### TASK TO COMPLETE:
Write out the material below again, unchanged.

==============================

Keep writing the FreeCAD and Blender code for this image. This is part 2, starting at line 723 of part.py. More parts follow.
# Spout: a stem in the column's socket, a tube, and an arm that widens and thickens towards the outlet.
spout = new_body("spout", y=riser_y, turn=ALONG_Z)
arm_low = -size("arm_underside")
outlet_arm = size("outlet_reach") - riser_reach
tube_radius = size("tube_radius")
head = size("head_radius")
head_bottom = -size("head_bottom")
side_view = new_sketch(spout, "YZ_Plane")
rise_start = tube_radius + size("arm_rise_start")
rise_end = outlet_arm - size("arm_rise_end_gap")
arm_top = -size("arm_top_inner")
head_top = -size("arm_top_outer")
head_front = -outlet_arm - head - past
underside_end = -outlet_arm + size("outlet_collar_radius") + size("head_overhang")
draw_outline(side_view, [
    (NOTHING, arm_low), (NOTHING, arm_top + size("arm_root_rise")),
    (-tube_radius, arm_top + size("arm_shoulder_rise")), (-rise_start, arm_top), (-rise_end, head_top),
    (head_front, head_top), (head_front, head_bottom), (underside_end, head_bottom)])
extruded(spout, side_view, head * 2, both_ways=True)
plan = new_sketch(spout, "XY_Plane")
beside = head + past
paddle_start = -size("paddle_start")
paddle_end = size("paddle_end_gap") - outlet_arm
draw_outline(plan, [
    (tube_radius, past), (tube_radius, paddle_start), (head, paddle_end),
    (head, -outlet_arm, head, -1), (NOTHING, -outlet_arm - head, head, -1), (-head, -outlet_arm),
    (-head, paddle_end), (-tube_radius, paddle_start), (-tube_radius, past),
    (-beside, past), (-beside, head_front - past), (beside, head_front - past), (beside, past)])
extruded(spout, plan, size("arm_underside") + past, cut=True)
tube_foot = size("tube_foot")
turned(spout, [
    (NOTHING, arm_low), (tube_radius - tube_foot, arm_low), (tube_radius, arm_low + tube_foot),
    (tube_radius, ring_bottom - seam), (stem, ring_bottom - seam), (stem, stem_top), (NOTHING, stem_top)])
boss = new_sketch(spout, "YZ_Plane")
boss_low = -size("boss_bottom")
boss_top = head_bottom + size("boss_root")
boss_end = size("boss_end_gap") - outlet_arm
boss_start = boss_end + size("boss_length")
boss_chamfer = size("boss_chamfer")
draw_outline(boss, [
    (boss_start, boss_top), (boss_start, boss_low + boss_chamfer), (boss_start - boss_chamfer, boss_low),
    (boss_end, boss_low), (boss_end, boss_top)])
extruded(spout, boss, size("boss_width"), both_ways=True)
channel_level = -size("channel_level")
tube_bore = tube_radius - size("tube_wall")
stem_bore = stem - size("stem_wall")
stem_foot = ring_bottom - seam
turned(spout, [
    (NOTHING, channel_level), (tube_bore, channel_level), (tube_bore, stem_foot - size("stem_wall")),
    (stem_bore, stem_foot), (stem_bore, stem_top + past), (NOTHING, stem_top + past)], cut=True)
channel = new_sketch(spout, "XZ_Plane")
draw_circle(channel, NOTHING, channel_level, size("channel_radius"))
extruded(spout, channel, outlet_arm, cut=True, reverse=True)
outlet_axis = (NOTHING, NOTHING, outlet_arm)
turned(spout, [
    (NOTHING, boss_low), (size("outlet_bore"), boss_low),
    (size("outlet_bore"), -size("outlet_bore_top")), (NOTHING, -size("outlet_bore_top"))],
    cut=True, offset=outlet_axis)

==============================

### RESPONSE TO THIS EXERCISE:
Keep writing the FreeCAD and Blender code for this image. This is part 2, starting at line 723 of part.py. More parts follow.
# Spout: a stem in the column's socket, a tube, and an arm that widens and thickens towards the outlet.
spout = new_body("spout", y=riser_y, turn=ALONG_Z)
arm_low = -size("arm_underside")
outlet_arm = size("outlet_reach") - riser_reach
tube_radius = size("tube_radius")
head = size("head_radius")
head_bottom = -size("head_bottom")
side_view = new_sketch(spout, "YZ_Plane")
rise_start = tube_radius + size("arm_rise_start")
rise_end = outlet_arm - size("arm_rise_end_gap")
arm_top = -size("arm_top_inner")
head_top = -size("arm_top_outer")
head_front = -outlet_arm - head - past
underside_end = -outlet_arm + size("outlet_collar_radius") + size("head_overhang")
draw_outline(side_view, [
    (NOTHING, arm_low), (NOTHING, arm_top + size("arm_root_rise")),
    (-tube_radius, arm_top + size("arm_shoulder_rise")), (-rise_start, arm_top), (-rise_end, head_top),
    (head_front, head_top), (head_front, head_bottom), (underside_end, head_bottom)])
extruded(spout, side_view, head * 2, both_ways=True)
plan = new_sketch(spout, "XY_Plane")
beside = head + past
paddle_start = -size("paddle_start")
paddle_end = size("paddle_end_gap") - outlet_arm
draw_outline(plan, [
    (tube_radius, past), (tube_radius, paddle_start), (head, paddle_end),
    (head, -outlet_arm, head, -1), (NOTHING, -outlet_arm - head, head, -1), (-head, -outlet_arm),
    (-head, paddle_end), (-tube_radius, paddle_start), (-tube_radius, past),
    (-beside, past), (-beside, head_front - past), (beside, head_front - past), (beside, past)])
extruded(spout, plan, size("arm_underside") + past, cut=True)
tube_foot = size("tube_foot")
turned(spout, [
    (NOTHING, arm_low), (tube_radius - tube_foot, arm_low), (tube_radius, arm_low + tube_foot),
    (tube_radius, ring_bottom - seam), (stem, ring_bottom - seam), (stem, stem_top), (NOTHING, stem_top)])
boss = new_sketch(spout, "YZ_Plane")
boss_low = -size("boss_bottom")
boss_top = head_bottom + size("boss_root")
boss_end = size("boss_end_gap") - outlet_arm
boss_start = boss_end + size("boss_length")
boss_chamfer = size("boss_chamfer")
draw_outline(boss, [
    (boss_start, boss_top), (boss_start, boss_low + boss_chamfer), (boss_start - boss_chamfer, boss_low),
    (boss_end, boss_low), (boss_end, boss_top)])
extruded(spout, boss, size("boss_width"), both_ways=True)
channel_level = -size("channel_level")
tube_bore = tube_radius - size("tube_wall")
stem_bore = stem - size("stem_wall")
stem_foot = ring_bottom - seam
turned(spout, [
    (NOTHING, channel_level), (tube_bore, channel_level), (tube_bore, stem_foot - size("stem_wall")),
    (stem_bore, stem_foot), (stem_bore, stem_top + past), (NOTHING, stem_top + past)], cut=True)
channel = new_sketch(spout, "XZ_Plane")
draw_circle(channel, NOTHING, channel_level, size("channel_radius"))
extruded(spout, channel, outlet_arm, cut=True, reverse=True)
outlet_axis = (NOTHING, NOTHING, outlet_arm)
turned(spout, [
    (NOTHING, boss_low), (size("outlet_bore"), boss_low),
    (size("outlet_bore"), -size("outlet_bore_top")), (NOTHING, -size("outlet_bore_top"))],
    cut=True, offset=outlet_axis)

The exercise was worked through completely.